The majority opinion closes on the note that traditional morality is, in fact, a fine basis to uphold the ban:
Even if the conduct at issue here is not a fundamental right, respondent asserts that there must be a rational basis for the law, and that there is none in this case other than the presumed belief of a majority of the electorate in Georgia that homosexual sodomy is immoral and unacceptable. This is said to be an inadequate rationale to support the law. The law, however, is constantly based on notions of morality, and if all laws representing essentially moral choices are to be invalidated under the Due Process Clause, the courts will be very busy indeed. Even respondent makes no such claim, but insists that majority sentiments about the morality of homosexuality should be declared inadequate. We do not agree, and are unpersuaded that the sodomy laws of some 25 States should be invalidated on this basis.
So according to the United States Supreme Court majority in 1986, in an opinion written by a Democratic appointee, it is okay for the government to send people into someone's bedroom and arrest and try them for a crime if they are having consensual sex, for the person to get convicted and receive jail time or worse.
And I haven't even gotten to Chief Justice Burger's concurrence.
He says:
in constitutional terms, there is no such thing as a fundamental right to commit homosexual sodomy.
He said "commit" sodomy. Makes it sound like murder or burglary or something.
Touching on the religious basis for sodomy laws, he says, "Condemnation of those practices is firmly rooted in Judeo-Christian moral and ethical standards." And then, "To hold that the act of homosexual sodomy is somehow protected as a fundamental right would be to cast aside millennia of moral teaching."
Yes folks, the Bible allows the government to come into your homes and round you up for sexual activity. And the Bible conveniently wants to uphold an entrenched system of anti-homosexuality because those types of laws will promote heterosexual moral values.

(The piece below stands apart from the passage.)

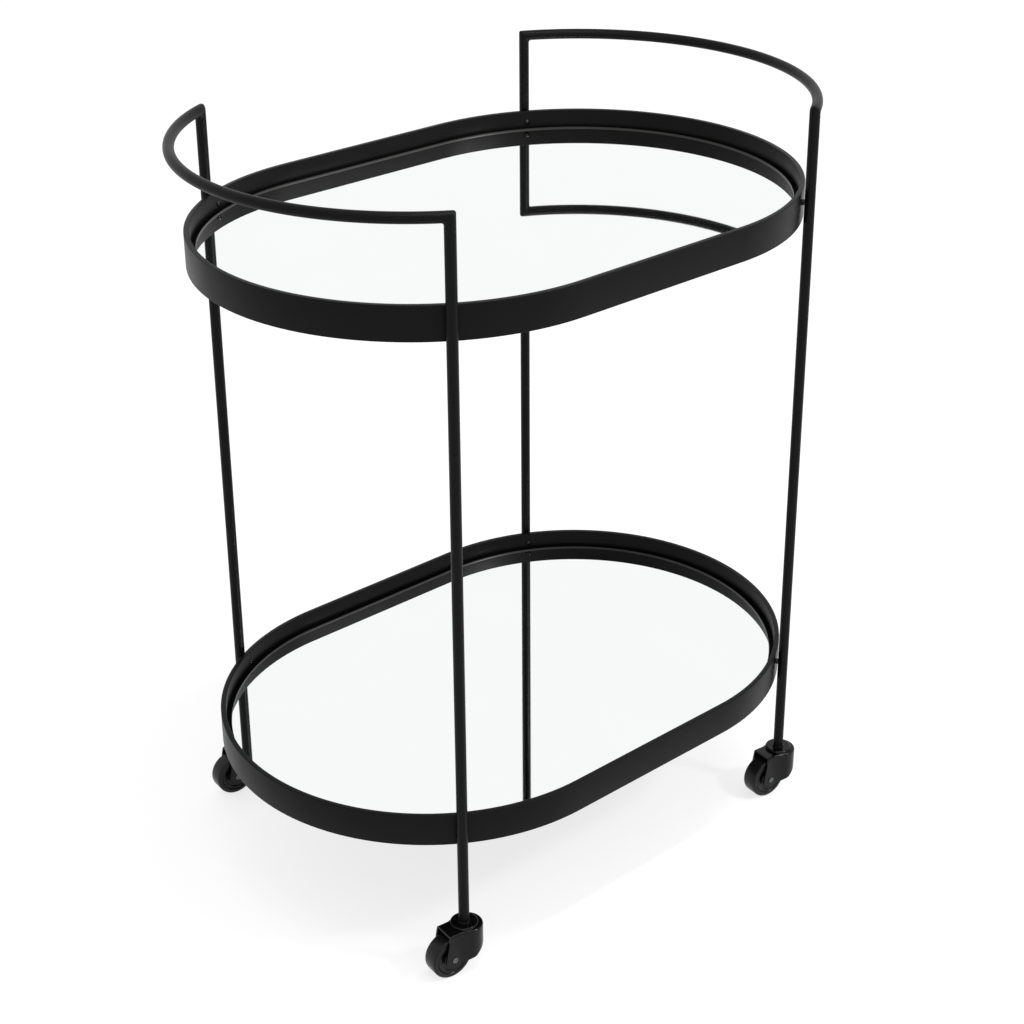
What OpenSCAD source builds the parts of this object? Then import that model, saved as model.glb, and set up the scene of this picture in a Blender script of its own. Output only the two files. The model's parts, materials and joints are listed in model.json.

Justice Stevens' dissent dispenses with this idea:
Our prior cases make two propositions abundantly clear. First, the fact that the governing majority in a State has traditionally viewed a particular practice as immoral is not a sufficient reason for upholding a law prohibiting the practice; neither history nor tradition could save a law prohibiting miscegenation from constitutional attack.
Society has every right to encourage its individual members to follow particular traditions in expressing affection for one another and in gratifying their personal desires. It, of course, may prohibit an individual from imposing his will on another to satisfy his own selfish interests. It also may prevent an individual from interfering with, or violating, a legally sanctioned and protected relationship, such as marriage. And it may explain the relative advantages and disadvantages of different forms of intimate expression. But when individual married couples are isolated from observation by others, the way in which they voluntarily choose to conduct their intimate relations is a matter for them -- not the [p218] State -- to decide. [n10] The essential "liberty" that animated the development of the law in cases like Griswold, Eisenstadt, and Carey surely embraces the right to engage in nonreproductive sexual conduct that others may consider offensive or immoral.
And Stevens uses reasoning that later appeared in Romer v. Evans and then in 2003 in the decision which overturned Bowers:
A policy of selective application must be supported by a neutral and legitimate interest -- something more substantial than a habitual dislike for, or ignorance about, the disfavored group. Neither the State nor the Court has identified any such interest in this case. The Court has posited as a justification for the Georgia statute "the presumed belief of a majority of the electorate in Georgia that homosexual sodomy is immoral and unacceptable."
And Blackmun's dissent provides clarity that the majority lacks:
Our cases long have recognized that the Constitution embodies a promise that a certain private sphere of individual liberty will be kept largely beyond the reach of government.
We protect those rights not because they contribute, in some direct and material way, to the general public welfare, but because they form so central a part of an individual's life. "[T]he concept of privacy embodies the ‘moral fact that a person belongs to himself, and not others nor to society as a whole.'" Thornburgh v. American College of Obstetricians & Gynecologists, 476 U.S. at 777, n. 5 (STEVENS, J., concurring), quoting Fried, Correspondence, 6 Phil. & Pub.Affairs 288-289 (1977).
And we protect the family because it contributes so powerfully to the happiness of individuals, not because of a preference for stereotypical households. Cf. Moore v. East Cleveland, 431 U.S. at 500-506 (plurality opinion). The Court recognized in Roberts, 468 U.S. at 619, that the "ability independently to define one's identity that is central to any concept of liberty" cannot truly be exercised in a vacuum; we all depend on the "emotional enrichment from close ties with others." Ibid.
Only the most willful blindness could obscure the fact that sexual intimacy is "a sensitive, key relationship of human existence, central to family life, community welfare, and the development of human personality," Paris Adult Theatre I v. Slaton, 413 U.S. 49, 63 (1973); see also Carey v. Population Services International, 431 U.S. 678, 685 (1977). The fact that individuals define themselves in a significant way through their intimate sexual relationships with others suggests, in a Nation as diverse as ours, that there may be many "right" ways of conducting those relationships, and that much of the richness of a relationship will come from the freedom an individual has to choose the form and nature of these intensely personal bonds. See Karst, The Freedom of Intimate Association, 89 Yale L.J. 624, 637 (1980); cf. Eisenstadt v. Baird, 405 U.S. 438, 453 (1972); Roe v. Wade, 410 U.S. at 153.
Justices Blackmun and Stevens filed separate dissents concluding that Bowers was incorrect, offensive, misleading and insulting to gays and lesbians. Indeed Blackmun's dissent ended with a plea to reconsider the holding:
I can only hope that here, too, the Court soon will reconsider its analysis and conclude that depriving individuals of the right to choose for themselves how to conduct their intimate relationships poses a far greater threat to the values most deeply rooted in our Nation's history than tolerance of nonconformity could ever do. Because I think the Court today betrays those values, I dissent.
Blackmun's and Stevens' dissents are masterful and clear and relevant today. They both provided the arguments for 2003's decision finally overturning Bowers in Lawrence v. Texas.